(34c) Connecting Crystalline Domains: Blending Conjugated Polymers of Differing Molecular Weights for Enhanced Charge Transport

Solution processability has brought significant attention to organic electronics as low cost alternatives to traditional inorganic electronics. Ordered self-assembly of semiconducting polymers in solution enhances charge transport in processed organic thin film transistors due to percolated crystalline domains on the mesoscale. However, methods to induce so-called “tie chains” between crystalline nanofibers are lacking. Here, we propose blending high (95 kDa) and low (37 kDa) molecular weight mixtures of poly(3-hexythiophene) (P3HT) with wide polydispersity to elucidate the relationship between tie chain formation and two-dimensional charge transport. Ultraviolet-irradiation and solution aging was utilized to induce aggregation of mixtures of high and low molecular weight P3HT. Solutions were subsequently blade-coated on bottom gate, bottom contact transistors to record field effect transistor charge mobility. Using atomic force microscopy (AFM) image analysis, it was found that increasing the percentage of high molecular P3HT resulted in increased fiber density and improved orientation of fibers in the direction of blade coating.
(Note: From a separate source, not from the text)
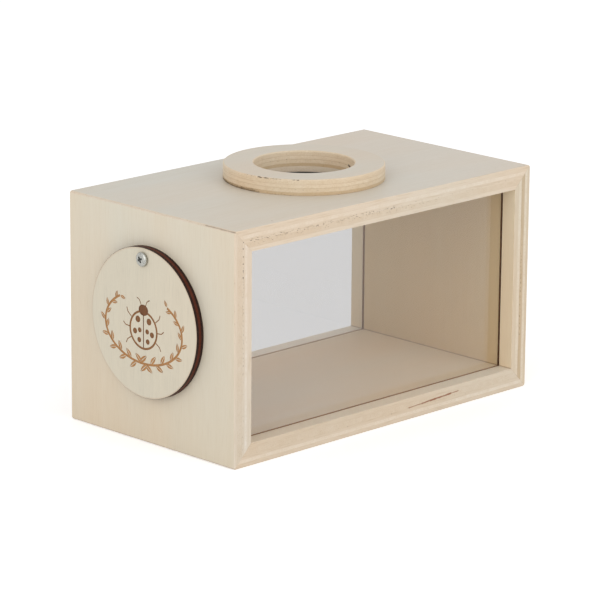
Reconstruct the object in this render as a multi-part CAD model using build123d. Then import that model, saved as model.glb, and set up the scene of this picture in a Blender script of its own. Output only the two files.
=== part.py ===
from build123d import *
import math
import os

# A bug viewer box, in millimetres: a mitred plywood case with a clear pane front and back,
# a magnifier under a ring on its top, and a round swivel door over the way in at its left end.
# X runs along the case, -Y is its front and the origin is the middle of its underside.

# Plywood case
case_length = 180.0
case_depth = 101.0
case_height = 101.0
panel_thickness = 9.7
case_corner_radius = 1.2
case_arris_radius = 0.5
mitre_overrun = 4.0

# Clear panes, let into grooves all round
pane_thickness = 2.0
pane_inset = 7.1
groove_depth = 3.0
groove_face_clearance = 0.1
groove_end_clearance = 0.2

# Plywood ring and the bore that it shares with the top panel
ring_diameter = 70.0
ring_thickness = 7.0
ring_arris = 0.4
sight_diameter = 43.5

# Lens, dropped on a ledge in the bore and held down by a rubber ring
ledge_width = 2.5
ledge_depth = 6.0
lens_focal_length = 110.0
lens_refractive_index = 1.49
lens_edge_thickness = 2.0
lens_fit_clearance = 0.15
lens_crown_clearance = 0.25
retainer_thickness = 1.6
retainer_clearance = 0.05

# Swivel door, which hangs from one screw and laps the way in behind it
door_diameter = 64.8
door_thickness = 3.8
door_arris = 0.15
door_gap = 0.2
door_rise = 3.0
door_lap = 10.0
pivot_margin = 4.8

# Pivot screw: a raised head, a plain shank in the door and a core in the end panel
screw_head_diameter = 6.2
screw_head_height = 2.0
screw_head_edge = 0.9
screw_head_gap = 0.1
screw_shank_diameter = 3.0
screw_core_diameter = 2.1
screw_point_length = 2.5
screw_tip_cover = 1.8
pivot_clearance = 0.08
pilot_clearance = 0.03
recess_length = 3.4
recess_width = 0.9
recess_depth = 1.2
recess_turn = 25.0

# Places worked out from the sizes above
case_middle = case_height / 2
inner_length = case_length - 2 * panel_thickness
inner_height = case_height - 2 * panel_thickness
pane_place = case_depth / 2 - pane_inset - pane_thickness / 2
sight_radius = sight_diameter / 2
ledge_radius = sight_radius - ledge_width
ledge_level = case_height - ledge_depth
end_face = -case_length / 2
door_radius = door_diameter / 2
door_back = end_face - door_gap
door_front = door_back - door_thickness
door_middle = case_middle + door_rise
pivot_height = door_middle + door_radius - pivot_margin
pivot_radius = screw_shank_diameter / 2 + pivot_clearance
screw_reach = panel_thickness - screw_tip_cover


def case_ring():
    """The four sides in one: a tube of plywood with its outer edges eased."""
    outline = Plane.XZ * RectangleRounded(case_length, case_height, case_corner_radius)
    block = extrude(outline, case_depth / 2, both=True)
    ends = block.faces().sort_by(Axis.Y)
    block = fillet(ends[0].edges() + ends[-1].edges(), case_arris_radius)
    return Pos(0, 0, case_middle) * (block - Box(inner_length, case_depth, inner_height))


def pane_grooves():
    """The two slots that let the panes into all four sides."""
    width = pane_thickness + 2 * groove_face_clearance
    slot = Box(inner_length + 2 * groove_depth, width, inner_height + 2 * groove_depth)
    return [Pos(0, side * pane_place, case_middle) * slot for side in (-1, 1)]


def mitre_wedge(side_length, face_distance, turn):
    """The space of one side between its two mitres, turned from the top about the case's middle."""
    outer = side_length / 2 + mitre_overrun
    inner = side_length / 2 - panel_thickness - mitre_overrun
    above = face_distance + mitre_overrun
    below = face_distance - panel_thickness - mitre_overrun
    outline = make_face(Polyline((-outer, above), (outer, above), (inner, below), (-inner, below), close=True))
    wedge = extrude(Plane.XZ * outline, case_depth, both=True)
    return Pos(0, 0, case_middle) * Rot(0, turn, 0) * wedge


def long_side(turn):
    """A top or bottom panel, grooved and mitred."""
    return (case_ring() - pane_grooves()) & mitre_wedge(case_length, case_height / 2, turn)


def end_side(turn):
    """A left or right end panel, grooved and mitred."""
    return (case_ring() - pane_grooves()) & mitre_wedge(case_height, case_length / 2, turn)


def top_panel():
    """Top, bored for the lens with a ledge left at the bottom of the bore."""
    bore = Pos(0, 0, ledge_level) * Cylinder(sight_radius, ledge_depth, align=(Align.CENTER, Align.CENTER, Align.MIN))
    through = Pos(0, 0, ledge_level) * Cylinder(ledge_radius, 2 * panel_thickness)
    return long_side(0) - bore - through


def left_end_panel():
    """Left end, cut through for the way in and drilled for the pivot screw."""
    entry_radius = door_radius - door_lap
    entry = Pos(end_face, 0, case_middle) * Rot(0, 90, 0) * Cylinder(entry_radius, 4 * panel_thickness)
    pilot_radius = screw_core_diameter / 2 + pilot_clearance
    pilot = Cylinder(pilot_radius, screw_reach, align=(Align.CENTER, Align.CENTER, Align.MIN))
    return end_side(-90) - entry - Pos(end_face, 0, pivot_height) * Rot(0, 90, 0) * pilot


def pane(side):
    """A clear sheet that fills the opening and the grooves round it."""
    spare = groove_depth - groove_end_clearance
    sheet = Box(inner_length + 2 * spare, pane_thickness, inner_height + 2 * spare)
    return Pos(0, side * pane_place, case_middle) * sheet


def lens_ring():
    """Plywood ring on the top panel, its upper edges eased."""
    ring = Cylinder(ring_diameter / 2, ring_thickness, align=(Align.CENTER, Align.CENTER, Align.MIN))
    ring -= Cylinder(sight_radius, 2 * ring_thickness)
    ring = chamfer(ring.faces().sort_by(Axis.Z)[-1].edges(), ring_arris)
    return Pos(0, 0, case_height) * ring


def magnifier_lens():
    """Biconvex lens: two like spheres cross to make its body, which stands in a flat rim."""
    surface_radius = 2 * (lens_refractive_index - 1) * lens_focal_length
    crown_radius = ledge_radius - lens_crown_clearance
    rim_radius = sight_radius - lens_fit_clearance
    centre_offset = math.sqrt(surface_radius**2 - crown_radius**2) - lens_edge_thickness / 2
    upper = Pos(0, 0, -centre_offset) * Rot(0, 90, 0) * Sphere(surface_radius)
    lower = Pos(0, 0, centre_offset) * Rot(0, -90, 0) * Sphere(surface_radius)
    body = Cylinder(crown_radius, surface_radius) & upper & lower
    rim = Cylinder(rim_radius, lens_edge_thickness)
    return Pos(0, 0, ledge_level + lens_edge_thickness / 2) * (body + rim)


def lens_retainer():
    """Square rubber ring pressed in the bore on top of the lens's rim."""
    outer_radius = sight_radius - retainer_clearance
    ring = Cylinder(outer_radius, retainer_thickness, align=(Align.CENTER, Align.CENTER, Align.MIN))
    ring -= Cylinder(outer_radius - retainer_thickness, 2 * retainer_thickness)
    return Pos(0, 0, ledge_level + lens_edge_thickness) * ring


def door_disc():
    """Round door, drilled near its top edge for the screw that it hangs from."""
    disc = Rot(0, 90, 0) * Cylinder(door_radius, door_thickness)
    disc = chamfer(disc.faces().sort_by(Axis.X)[0].edges(), door_arris)
    disc = Pos((door_front + door_back) / 2, 0, door_middle) * disc
    hole = Rot(0, 90, 0) * Cylinder(pivot_radius, 4 * door_thickness)
    return disc - Pos(door_front, 0, pivot_height) * hole


def pivot_screw():
    """Raised-head wood screw with a cross recess, turned about its own axis."""
    head_radius = screw_head_diameter / 2
    shank_radius = screw_shank_diameter / 2
    core_radius = screw_core_diameter / 2
    shank_end = screw_head_gap + door_thickness + door_gap
    tip = shank_end + screw_reach
    dome = TangentArc((-screw_head_height, 0), (-screw_head_edge, head_radius), tangent=(0, 1))
    body = Polyline(
        (-screw_head_edge, head_radius),
        (0, head_radius),
        (0, shank_radius),
        (shank_end, shank_radius),
        (shank_end, core_radius),
        (tip - screw_point_length, core_radius),
        (tip, 0),
        (-screw_head_height, 0),
    )
    screw = revolve(make_face(dome + body), Axis.X)
    slot = Box(2 * recess_depth, recess_width, recess_length)
    for turn in (recess_turn, recess_turn + 90):
        screw -= Pos(-screw_head_height, 0, 0) * Rot(turn, 0, 0) * slot
    return Pos(door_front - screw_head_gap, 0, pivot_height) * screw


pieces = {
    "top_panel": top_panel(),
    "bottom_panel": long_side(180),
    "left_end_panel": left_end_panel(),
    "right_end_panel": end_side(90),
    "front_pane": pane(-1),
    "back_pane": pane(1),
    "lens_ring": lens_ring(),
    "magnifier_lens": magnifier_lens(),
    "lens_retainer": lens_retainer(),
    "door_disc": door_disc(),
    "pivot_screw": pivot_screw(),
}

os.makedirs("parts", exist_ok=True)
for name, piece in pieces.items():
    export_step(piece, f"parts/{name}.step")
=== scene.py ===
import math
import bmesh
import bpy
from mathutils import Matrix, Vector


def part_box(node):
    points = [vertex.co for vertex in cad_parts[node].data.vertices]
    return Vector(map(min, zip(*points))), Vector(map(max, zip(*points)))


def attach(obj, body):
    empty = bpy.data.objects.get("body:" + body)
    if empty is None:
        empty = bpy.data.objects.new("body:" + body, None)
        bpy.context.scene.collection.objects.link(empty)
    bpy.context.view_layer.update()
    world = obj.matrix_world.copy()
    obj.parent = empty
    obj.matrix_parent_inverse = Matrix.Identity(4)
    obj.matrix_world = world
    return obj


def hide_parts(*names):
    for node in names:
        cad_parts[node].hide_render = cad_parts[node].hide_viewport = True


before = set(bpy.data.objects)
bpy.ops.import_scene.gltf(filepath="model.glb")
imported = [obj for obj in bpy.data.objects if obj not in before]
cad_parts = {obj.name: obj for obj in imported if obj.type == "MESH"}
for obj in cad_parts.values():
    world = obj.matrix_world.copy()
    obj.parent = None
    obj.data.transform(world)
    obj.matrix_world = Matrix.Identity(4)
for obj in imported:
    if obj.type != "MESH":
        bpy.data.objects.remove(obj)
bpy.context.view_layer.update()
mm = 0.001


# Case: four panels of pale five-ply plywood, 9.7 mm thick, mitred and glued round the corner and
# then sanded. Their veneers run round the case, so the plies show at the front and back edges.
# Each finished panel is the CAD panel with the small gaps of its core and the chips of its arrises.

sheet_thickness = 9.7 * mm
case_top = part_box("top_panel")[1].z
case_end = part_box("right_end_panel")[1].x
case_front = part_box("top_panel")[0].y
front_pane_low, front_pane_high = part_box("front_pane")
pane_place = -(front_pane_low.y + front_pane_high.y) / 2
groove_half = (front_pane_high.y - front_pane_low.y) / 2 + 0.15 * mm
face_depth = 0.04 * mm
groove_bed = 5 * mm


def tone(red, green, blue):
    """A colour read off a screen, from 0 to 255, as the light that it stands for."""
    def light(value):
        share = value / 255
        return share / 12.92 if share <= 0.04045 else ((share + 0.055) / 1.055) ** 2.4
    return (light(red), light(green), light(blue), 1)


def put(tree, kind, sockets=None, **settings):
    """One node of a tree, with its settings and what goes in its sockets."""
    made = tree.nodes.new(kind)
    for name, value in settings.items():
        setattr(made, name, value)
    wire(tree, made, sockets or {})
    return made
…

However, optimal charge mobility occurred at a 50% mixture of high and low molecular weight P3HT, indicating a tradeoff between tie chain formation and aggregate phase separation. The development of shoulder peaks in solution UV-vis spectra and increased film UV-vis dichroic ratio values provide further support of this tradeoff. These further suggest the important of tie chains for enhanced charge transport in polymeric semiconductors but also provide new guidance for conjugated polymer synthesis.